* Information supplied *
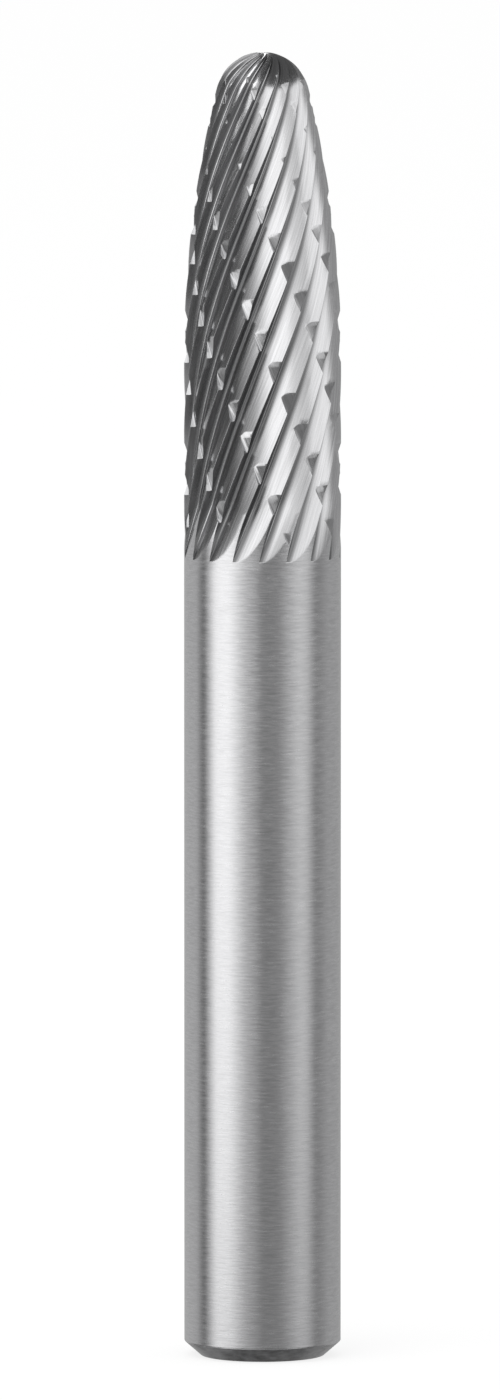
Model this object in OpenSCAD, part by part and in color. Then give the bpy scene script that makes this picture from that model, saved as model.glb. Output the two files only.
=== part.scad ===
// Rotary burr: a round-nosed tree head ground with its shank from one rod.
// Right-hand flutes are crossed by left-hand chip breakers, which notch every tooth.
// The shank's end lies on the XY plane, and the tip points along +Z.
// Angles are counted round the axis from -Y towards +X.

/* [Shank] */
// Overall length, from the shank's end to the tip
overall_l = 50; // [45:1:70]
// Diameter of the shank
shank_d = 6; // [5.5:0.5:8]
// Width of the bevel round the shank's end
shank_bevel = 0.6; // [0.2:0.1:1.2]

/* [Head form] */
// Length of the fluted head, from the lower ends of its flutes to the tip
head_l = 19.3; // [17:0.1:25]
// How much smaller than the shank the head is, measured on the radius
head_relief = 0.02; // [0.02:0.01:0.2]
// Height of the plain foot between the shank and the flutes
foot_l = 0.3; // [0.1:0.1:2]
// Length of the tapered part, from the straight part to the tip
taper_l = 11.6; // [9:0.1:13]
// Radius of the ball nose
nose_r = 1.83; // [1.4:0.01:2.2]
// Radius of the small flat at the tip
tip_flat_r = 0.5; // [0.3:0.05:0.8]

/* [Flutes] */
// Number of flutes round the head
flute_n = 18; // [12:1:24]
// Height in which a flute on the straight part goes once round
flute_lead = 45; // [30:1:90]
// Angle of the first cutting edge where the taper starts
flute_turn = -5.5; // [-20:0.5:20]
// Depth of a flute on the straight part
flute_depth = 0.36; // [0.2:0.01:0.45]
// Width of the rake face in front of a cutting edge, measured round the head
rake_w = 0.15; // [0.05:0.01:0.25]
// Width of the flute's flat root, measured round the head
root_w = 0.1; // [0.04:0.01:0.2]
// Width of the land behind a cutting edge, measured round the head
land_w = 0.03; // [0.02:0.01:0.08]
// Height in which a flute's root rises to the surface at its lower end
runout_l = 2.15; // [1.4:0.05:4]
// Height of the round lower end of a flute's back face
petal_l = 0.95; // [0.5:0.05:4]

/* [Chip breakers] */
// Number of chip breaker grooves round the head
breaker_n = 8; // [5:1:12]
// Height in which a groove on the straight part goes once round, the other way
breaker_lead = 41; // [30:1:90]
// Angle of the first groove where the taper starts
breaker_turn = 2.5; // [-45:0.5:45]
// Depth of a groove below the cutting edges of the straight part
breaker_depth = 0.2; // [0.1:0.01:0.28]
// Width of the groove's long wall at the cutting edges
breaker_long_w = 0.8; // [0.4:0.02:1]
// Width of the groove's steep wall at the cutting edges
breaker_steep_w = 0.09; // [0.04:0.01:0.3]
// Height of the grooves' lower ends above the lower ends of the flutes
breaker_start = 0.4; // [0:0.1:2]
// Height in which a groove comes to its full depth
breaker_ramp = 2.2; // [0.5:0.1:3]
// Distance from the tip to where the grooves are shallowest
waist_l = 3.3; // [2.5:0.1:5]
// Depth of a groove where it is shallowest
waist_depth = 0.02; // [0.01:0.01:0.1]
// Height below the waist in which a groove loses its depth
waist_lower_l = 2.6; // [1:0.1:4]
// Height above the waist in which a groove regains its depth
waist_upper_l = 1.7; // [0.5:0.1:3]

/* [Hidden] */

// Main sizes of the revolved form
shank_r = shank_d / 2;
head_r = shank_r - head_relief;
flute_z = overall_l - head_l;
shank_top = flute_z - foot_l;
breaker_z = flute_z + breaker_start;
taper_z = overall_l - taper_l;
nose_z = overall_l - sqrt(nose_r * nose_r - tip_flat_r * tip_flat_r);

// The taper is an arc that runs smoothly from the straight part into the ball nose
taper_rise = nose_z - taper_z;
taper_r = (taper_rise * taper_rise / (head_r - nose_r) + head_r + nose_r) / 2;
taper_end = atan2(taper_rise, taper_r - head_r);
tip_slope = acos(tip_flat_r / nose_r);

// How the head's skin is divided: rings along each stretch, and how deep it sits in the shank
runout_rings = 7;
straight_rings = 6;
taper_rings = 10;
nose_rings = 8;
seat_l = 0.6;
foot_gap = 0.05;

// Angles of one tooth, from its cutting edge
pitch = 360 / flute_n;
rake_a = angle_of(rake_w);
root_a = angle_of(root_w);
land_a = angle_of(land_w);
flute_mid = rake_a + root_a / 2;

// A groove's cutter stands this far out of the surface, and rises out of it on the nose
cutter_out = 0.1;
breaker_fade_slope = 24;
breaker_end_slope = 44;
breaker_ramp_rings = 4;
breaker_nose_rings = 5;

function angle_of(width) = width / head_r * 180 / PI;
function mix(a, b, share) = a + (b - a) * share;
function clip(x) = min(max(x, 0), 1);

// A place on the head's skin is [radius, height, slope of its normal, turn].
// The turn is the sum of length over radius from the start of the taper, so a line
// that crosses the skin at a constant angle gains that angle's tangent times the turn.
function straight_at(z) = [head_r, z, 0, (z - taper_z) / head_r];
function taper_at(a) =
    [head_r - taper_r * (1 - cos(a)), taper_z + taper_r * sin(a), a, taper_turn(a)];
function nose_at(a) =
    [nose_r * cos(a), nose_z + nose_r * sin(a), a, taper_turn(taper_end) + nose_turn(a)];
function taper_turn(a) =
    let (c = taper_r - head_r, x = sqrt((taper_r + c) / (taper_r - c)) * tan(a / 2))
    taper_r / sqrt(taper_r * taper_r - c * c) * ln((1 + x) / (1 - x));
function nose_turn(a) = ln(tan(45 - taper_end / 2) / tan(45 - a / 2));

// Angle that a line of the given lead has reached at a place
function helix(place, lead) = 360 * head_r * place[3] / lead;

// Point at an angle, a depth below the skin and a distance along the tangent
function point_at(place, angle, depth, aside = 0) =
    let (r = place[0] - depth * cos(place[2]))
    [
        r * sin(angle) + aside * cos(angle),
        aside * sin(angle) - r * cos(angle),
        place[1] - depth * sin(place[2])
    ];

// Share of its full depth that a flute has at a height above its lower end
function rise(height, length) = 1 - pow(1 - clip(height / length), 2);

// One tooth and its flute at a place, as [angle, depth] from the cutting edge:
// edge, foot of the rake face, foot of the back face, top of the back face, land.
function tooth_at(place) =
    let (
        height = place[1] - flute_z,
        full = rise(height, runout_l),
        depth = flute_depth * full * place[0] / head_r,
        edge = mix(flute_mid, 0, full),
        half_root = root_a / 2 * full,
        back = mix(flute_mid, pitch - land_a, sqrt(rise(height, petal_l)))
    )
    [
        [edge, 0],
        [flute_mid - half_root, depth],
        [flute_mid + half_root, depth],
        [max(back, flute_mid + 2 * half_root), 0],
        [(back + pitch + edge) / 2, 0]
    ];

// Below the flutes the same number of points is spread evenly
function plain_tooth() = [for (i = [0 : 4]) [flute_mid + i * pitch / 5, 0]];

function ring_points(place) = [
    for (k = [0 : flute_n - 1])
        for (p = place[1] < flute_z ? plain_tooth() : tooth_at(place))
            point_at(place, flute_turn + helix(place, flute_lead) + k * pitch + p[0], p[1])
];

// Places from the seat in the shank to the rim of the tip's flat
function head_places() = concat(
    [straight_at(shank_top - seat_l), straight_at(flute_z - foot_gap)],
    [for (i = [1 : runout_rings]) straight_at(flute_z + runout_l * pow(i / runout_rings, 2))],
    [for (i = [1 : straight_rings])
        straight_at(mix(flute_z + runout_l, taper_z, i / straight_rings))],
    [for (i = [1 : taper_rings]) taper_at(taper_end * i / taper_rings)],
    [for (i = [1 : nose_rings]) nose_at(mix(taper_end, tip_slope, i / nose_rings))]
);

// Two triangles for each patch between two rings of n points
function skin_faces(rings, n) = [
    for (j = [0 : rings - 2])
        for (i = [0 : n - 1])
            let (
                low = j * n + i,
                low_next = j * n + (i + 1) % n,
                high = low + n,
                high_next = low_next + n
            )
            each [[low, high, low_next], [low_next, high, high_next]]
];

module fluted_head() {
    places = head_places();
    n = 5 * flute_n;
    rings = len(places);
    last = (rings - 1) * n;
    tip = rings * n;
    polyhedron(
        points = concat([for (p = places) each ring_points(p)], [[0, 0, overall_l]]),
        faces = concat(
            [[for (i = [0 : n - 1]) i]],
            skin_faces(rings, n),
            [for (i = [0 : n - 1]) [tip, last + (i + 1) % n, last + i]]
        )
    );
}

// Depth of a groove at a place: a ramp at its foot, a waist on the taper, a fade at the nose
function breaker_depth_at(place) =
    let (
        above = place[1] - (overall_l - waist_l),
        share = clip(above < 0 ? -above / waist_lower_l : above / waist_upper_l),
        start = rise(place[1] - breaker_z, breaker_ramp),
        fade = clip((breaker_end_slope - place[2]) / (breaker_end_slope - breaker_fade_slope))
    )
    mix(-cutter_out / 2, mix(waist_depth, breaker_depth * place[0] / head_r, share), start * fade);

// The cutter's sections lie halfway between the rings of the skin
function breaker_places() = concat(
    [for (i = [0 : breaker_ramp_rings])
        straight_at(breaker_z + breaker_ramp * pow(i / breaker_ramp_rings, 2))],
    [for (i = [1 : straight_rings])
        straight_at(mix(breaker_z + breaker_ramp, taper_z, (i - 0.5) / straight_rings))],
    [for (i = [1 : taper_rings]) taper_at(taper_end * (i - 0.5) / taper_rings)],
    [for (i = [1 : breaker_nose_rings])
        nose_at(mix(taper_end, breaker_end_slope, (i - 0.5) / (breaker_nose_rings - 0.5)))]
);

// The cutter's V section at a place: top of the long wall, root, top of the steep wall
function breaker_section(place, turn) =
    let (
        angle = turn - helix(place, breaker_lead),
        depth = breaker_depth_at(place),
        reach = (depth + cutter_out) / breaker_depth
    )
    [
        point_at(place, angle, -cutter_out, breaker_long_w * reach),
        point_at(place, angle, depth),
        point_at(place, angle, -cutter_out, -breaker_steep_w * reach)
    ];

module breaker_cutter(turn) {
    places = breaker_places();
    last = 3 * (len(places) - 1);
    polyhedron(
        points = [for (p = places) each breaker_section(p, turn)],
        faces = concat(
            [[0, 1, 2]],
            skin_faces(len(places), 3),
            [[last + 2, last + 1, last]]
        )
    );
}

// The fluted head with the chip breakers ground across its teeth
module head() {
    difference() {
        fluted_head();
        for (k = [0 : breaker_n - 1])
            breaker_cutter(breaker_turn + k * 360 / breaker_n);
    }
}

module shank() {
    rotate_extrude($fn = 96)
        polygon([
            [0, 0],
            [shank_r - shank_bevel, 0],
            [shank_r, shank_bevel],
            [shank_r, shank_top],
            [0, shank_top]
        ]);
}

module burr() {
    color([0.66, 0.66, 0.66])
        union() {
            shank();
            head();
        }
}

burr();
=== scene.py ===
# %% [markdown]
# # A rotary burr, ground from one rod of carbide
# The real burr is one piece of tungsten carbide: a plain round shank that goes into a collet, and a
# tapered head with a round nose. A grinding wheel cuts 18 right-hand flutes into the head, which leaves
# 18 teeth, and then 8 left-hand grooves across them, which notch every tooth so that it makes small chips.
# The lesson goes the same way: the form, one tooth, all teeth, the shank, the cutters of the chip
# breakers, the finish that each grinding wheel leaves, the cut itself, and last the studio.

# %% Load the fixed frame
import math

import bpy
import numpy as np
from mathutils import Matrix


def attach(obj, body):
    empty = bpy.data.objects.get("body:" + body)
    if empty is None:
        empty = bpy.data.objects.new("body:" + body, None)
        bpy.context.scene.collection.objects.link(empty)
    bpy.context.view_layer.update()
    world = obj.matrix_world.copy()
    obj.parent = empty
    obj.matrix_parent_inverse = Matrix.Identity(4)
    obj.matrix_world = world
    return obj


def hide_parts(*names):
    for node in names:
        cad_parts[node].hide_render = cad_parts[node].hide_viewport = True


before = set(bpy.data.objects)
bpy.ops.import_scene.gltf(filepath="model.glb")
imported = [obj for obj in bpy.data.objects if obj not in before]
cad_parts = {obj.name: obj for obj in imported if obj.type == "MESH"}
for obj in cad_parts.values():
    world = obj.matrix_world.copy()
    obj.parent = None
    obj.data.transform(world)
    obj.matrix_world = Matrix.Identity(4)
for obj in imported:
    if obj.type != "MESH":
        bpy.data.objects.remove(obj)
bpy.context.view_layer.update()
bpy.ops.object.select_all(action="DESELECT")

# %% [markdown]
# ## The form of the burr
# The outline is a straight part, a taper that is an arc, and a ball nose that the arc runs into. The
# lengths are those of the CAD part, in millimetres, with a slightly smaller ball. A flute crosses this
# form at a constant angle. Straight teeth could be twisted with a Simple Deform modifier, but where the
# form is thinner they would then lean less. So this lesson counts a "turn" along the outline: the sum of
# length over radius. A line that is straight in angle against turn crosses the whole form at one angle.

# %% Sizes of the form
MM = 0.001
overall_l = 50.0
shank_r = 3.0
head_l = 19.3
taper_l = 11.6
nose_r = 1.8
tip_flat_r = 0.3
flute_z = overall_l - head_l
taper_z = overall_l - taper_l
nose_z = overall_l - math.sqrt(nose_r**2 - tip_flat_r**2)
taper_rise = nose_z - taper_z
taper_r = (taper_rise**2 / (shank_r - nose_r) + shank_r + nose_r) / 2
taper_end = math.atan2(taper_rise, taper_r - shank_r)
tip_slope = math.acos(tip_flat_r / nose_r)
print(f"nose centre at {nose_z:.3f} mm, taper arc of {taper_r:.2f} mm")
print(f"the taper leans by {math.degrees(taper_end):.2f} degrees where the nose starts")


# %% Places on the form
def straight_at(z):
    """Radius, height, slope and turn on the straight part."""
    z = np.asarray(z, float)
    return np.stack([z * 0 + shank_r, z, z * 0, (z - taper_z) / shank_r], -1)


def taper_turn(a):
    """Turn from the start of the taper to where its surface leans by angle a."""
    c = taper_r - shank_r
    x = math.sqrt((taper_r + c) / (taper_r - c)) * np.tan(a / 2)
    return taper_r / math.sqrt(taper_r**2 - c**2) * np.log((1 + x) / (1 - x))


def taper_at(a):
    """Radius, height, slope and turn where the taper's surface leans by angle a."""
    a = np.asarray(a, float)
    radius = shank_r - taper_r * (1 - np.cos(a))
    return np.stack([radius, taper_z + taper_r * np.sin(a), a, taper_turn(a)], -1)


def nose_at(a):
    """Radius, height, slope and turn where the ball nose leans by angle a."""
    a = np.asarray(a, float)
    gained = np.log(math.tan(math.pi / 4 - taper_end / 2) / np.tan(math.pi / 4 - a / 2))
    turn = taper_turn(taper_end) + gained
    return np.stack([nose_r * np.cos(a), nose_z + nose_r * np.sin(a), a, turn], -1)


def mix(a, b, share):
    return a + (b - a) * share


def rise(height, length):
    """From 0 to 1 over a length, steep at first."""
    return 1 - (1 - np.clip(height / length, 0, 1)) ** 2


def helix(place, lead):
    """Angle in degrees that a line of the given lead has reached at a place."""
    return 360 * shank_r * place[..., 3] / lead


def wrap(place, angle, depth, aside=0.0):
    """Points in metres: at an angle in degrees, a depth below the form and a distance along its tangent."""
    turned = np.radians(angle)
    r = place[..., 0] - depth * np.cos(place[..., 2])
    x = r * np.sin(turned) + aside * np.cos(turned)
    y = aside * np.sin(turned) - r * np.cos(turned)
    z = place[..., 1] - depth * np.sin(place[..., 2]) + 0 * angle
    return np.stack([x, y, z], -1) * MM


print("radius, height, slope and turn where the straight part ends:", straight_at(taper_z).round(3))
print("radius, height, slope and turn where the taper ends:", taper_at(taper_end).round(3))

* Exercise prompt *
Begin at the line containing "rotate_extrude($fn = 96)", end at the line containing "bpy.data.objects.remove(obj)", and reproduce every line in that range exactly, both ends included.

* Task solution *
    rotate_extrude($fn = 96)
        polygon([
            [0, 0],
            [shank_r - shank_bevel, 0],
            [shank_r, shank_bevel],
            [shank_r, shank_top],
            [0, shank_top]
        ]);
}

module burr() {
    color([0.66, 0.66, 0.66])
        union() {
            shank();
            head();
        }
}

burr();
=== scene.py ===
# %% [markdown]
# # A rotary burr, ground from one rod of carbide
# The real burr is one piece of tungsten carbide: a plain round shank that goes into a collet, and a
# tapered head with a round nose. A grinding wheel cuts 18 right-hand flutes into the head, which leaves
# 18 teeth, and then 8 left-hand grooves across them, which notch every tooth so that it makes small chips.
# The lesson goes the same way: the form, one tooth, all teeth, the shank, the cutters of the chip
# breakers, the finish that each grinding wheel leaves, the cut itself, and last the studio.

# %% Load the fixed frame
import math

import bpy
import numpy as np
from mathutils import Matrix


def attach(obj, body):
    empty = bpy.data.objects.get("body:" + body)
    if empty is None:
        empty = bpy.data.objects.new("body:" + body, None)
        bpy.context.scene.collection.objects.link(empty)
    bpy.context.view_layer.update()
    world = obj.matrix_world.copy()
    obj.parent = empty
    obj.matrix_parent_inverse = Matrix.Identity(4)
    obj.matrix_world = world
    return obj


def hide_parts(*names):
    for node in names:
        cad_parts[node].hide_render = cad_parts[node].hide_viewport = True


before = set(bpy.data.objects)
bpy.ops.import_scene.gltf(filepath="model.glb")
imported = [obj for obj in bpy.data.objects if obj not in before]
cad_parts = {obj.name: obj for obj in imported if obj.type == "MESH"}
for obj in cad_parts.values():
    world = obj.matrix_world.copy()
    obj.parent = None
    obj.data.transform(world)
    obj.matrix_world = Matrix.Identity(4)
for obj in imported:
    if obj.type != "MESH":
        bpy.data.objects.remove(obj)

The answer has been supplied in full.